Bernstein: Academic Festival Overture

Brahms was awarded an honorary Doctorate Degree from the University of Breslau (not bad for a man with an 8th grade education). This overture, composed in 1880, was his thank you to the University.

Brahms was going to just write a thank you note, but the composer who put forward his name for the honor insisted he must make a grander gesture in the form of a composition (but please, not one of your notoriously densely-orchestrated ones). So Brahms, tongue-in-cheek, composed a short piece based on student drinking songs and other ditties. But he crafted it so well that it undoubtedly impressed the academics as well.

Tragic Overture

Written the same year as the comical Academic Festival Overture, the Tragic is the opposite side of a thespian mask, the grim face. Brahms’ reason for creating these two one movement opposites in the same summer can only be speculated. We now know he could do it, and that may be all the reason there was. There is no known event that inspired this overture. Both overtures are marvelous examples of musical structure. Brahms was flexing his powers here.

I take no notice of the conductor. The art matters; this person not at all. The Wiener Philharmoniker deserves all the recognition for this very fine performance.
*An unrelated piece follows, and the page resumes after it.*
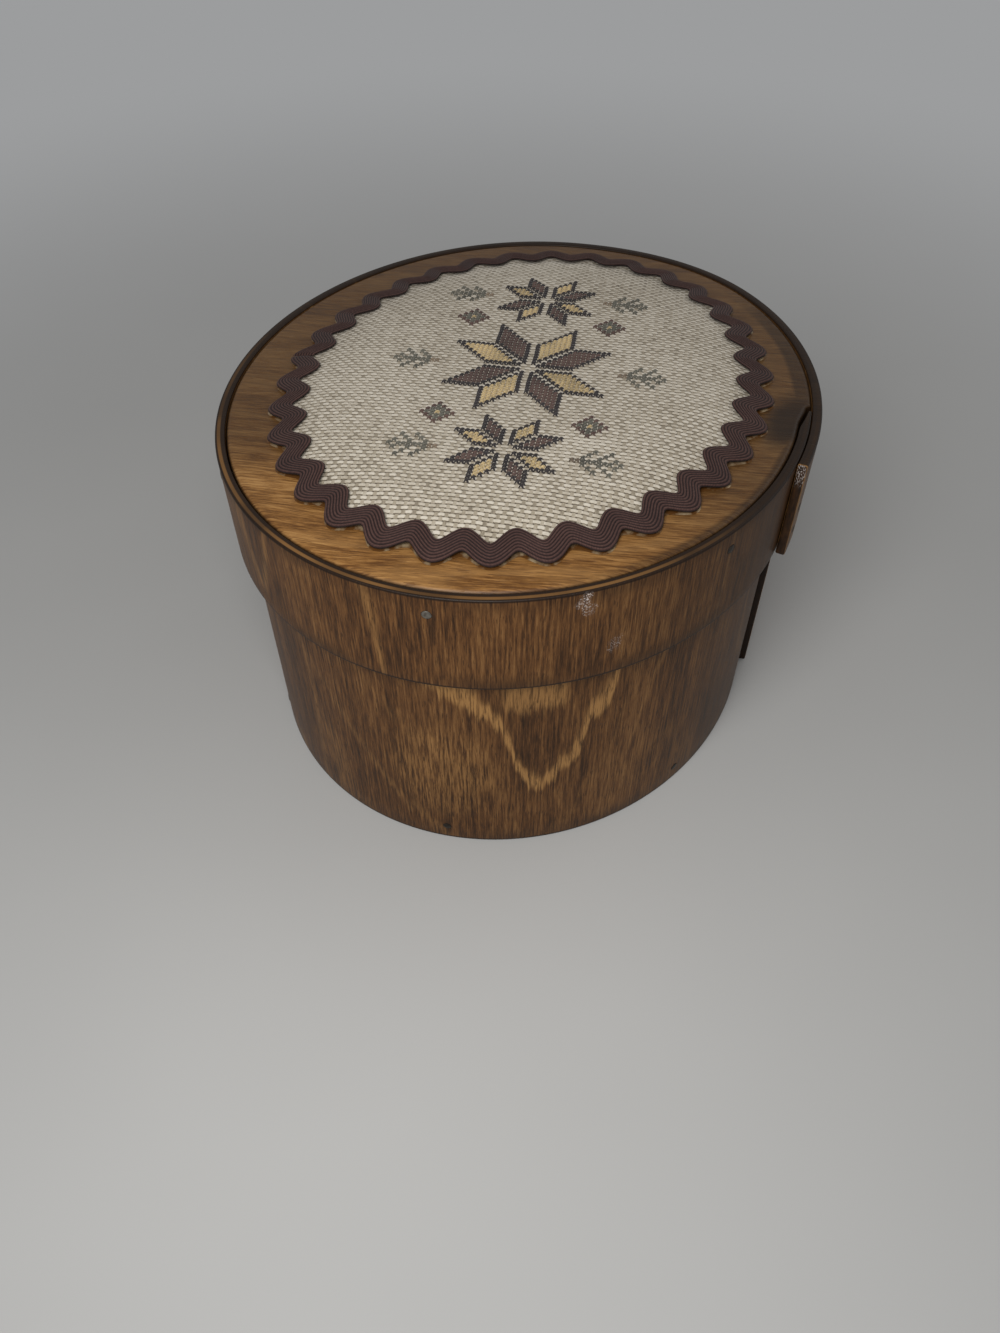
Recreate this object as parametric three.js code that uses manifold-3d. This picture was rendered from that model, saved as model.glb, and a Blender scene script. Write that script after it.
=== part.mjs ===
// An oval bentwood storage box with a lift-off lid.
// The base and the lid are each a thin wooden strip, bent round a board and lapped over itself.
// The lid carries a padded needlework panel that is edged with rick-rack braid.
// Millimetres and degrees, +Z up, origin at the middle of the underside, long axis along X.

import * as THREE from 'three';
import { mergeVertices } from 'three/addons/utils/BufferGeometryUtils.js';
import Module from 'manifold-3d';

const wasm = await Module();
wasm.setup();

// Box: the outer oval of the base where its strip is single, and the heights
const base_half_length = 94.4;
const base_half_width = 83.4;
const box_height = 109.2;
const lid_skirt_height = 32.1;

// Wood stock
const band_thickness = 2.8;
const band_ease = 0.5;
const board_thickness = 12;
const board_ease = 0.6;
const lid_board_edge_radius = 1.6;

// Fits: between lid and base, between the two layers of a lap, and between pieces that touch
const lid_slack = 0.8;
const glue_line = 0.25;
const fitting_gap = 0.3;

// Laps: where each strip ends, how far it runs on under itself, and how it comes back to the oval
const base_lap_start = 104;
const base_lap_span = 42;
const base_bulge_span = 44;
const lid_lap_span = 18.5;
const lap_clearance_angle = 1.5;
const bulge_fall_span = 40;
const feather_span = 6;
const feather_end_share = 0.3;
const board_relief_angle = 2;

// Brads that pin the boards, and short tacks that pin the laps
const brad_count = 7;
const brad_first_angle = 9;
const brad_length = 14;
const tack_length = 5.2;
const nail_radius = 0.7;
const nail_head_radius = 1.3;
const nail_head_thickness = 0.8;
const nail_tip_length = 1.6;
const nail_clearance = 0.2;
const tack_inset_angle = 3.5;
const base_tack_height_shares = [0.28, 0.56, 0.84];
const lid_tack_height_shares = [0.32, 0.72];

// Needlework panel
const panel_half_length = 81.5;
const panel_half_width = 67.6;
const panel_centre_x = -1.2;
const panel_centre_y = 2.1;
const cloth_thickness = 0.8;
const padding_crown = 3.4;
const padding_rim_height = 0.5;
const cloth_hem_width = 2.2;

// Rick-rack braid
const braid_wave_count = 34;
const braid_wave_depth = 4.6;
const braid_ribbon_width = 7.3;
const braid_thickness = 1.2;
const braid_edge_width = 0.6;
const braid_end_gap = 0.5;
const braid_join_angle = -77;

// Counts of facets
const band_stations = 112;
const board_points = 90;
const edge_round_steps = 3;
const nail_sides = 8;
const panel_points = 48;
const braid_stations_per_wave = 8;

// Worked out from the sizes above
const base_wall_height = box_height - board_thickness - fitting_gap;
const lid_rim_height = box_height - lid_skirt_height;
const lid_board_underside = box_height - board_thickness;
const lap_step = band_thickness + glue_line;
const base_bulge_end = base_lap_start + base_bulge_span;
const lid_lap_start = base_lap_start - lap_clearance_angle - lid_lap_span;

// A wrap is one bent strip: its outer face runs at stand_off from the base oval where it is single
const base_wrap = {
  start: base_lap_start,
  lap_span: base_lap_span,
  bulge_span: base_bulge_span,
  stand_off: 0,
};

const lid_wrap = {
  start: lid_lap_start,
  lap_span: lid_lap_span,
  bulge_span: base_bulge_end + lap_clearance_angle - lid_lap_start,
  stand_off: lid_slack + band_thickness,
};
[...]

Klemperer: A German Requiem

Klemperer’s A German Requiem was my first and only recording. I bought the record album in the early 1960s, and since upgraded to CD. Everything about it pleases me, but particularly Schwarzkopf’s wonderful soprano voice, pure and free from all the kinds of coloration that most soprano’s deem necessary to inflect on the proceedings, always under control (never fff for added effect), with exquisite nuance and shadings, and so emotionally evocative, she always brings a tear to my eye. Klemperer delivers a performance infused with control, power, and deep feeling.

von Otter: Alto Rhapsody

Again, recognize the Wiener Philharmoniker for a strong performance and Sophie von Otter as an excellent vocalist. My favorite vocalist for this part is Kathleen Ferrier, a true contralto, but her 1940s recordings simply do not sonically make the grade.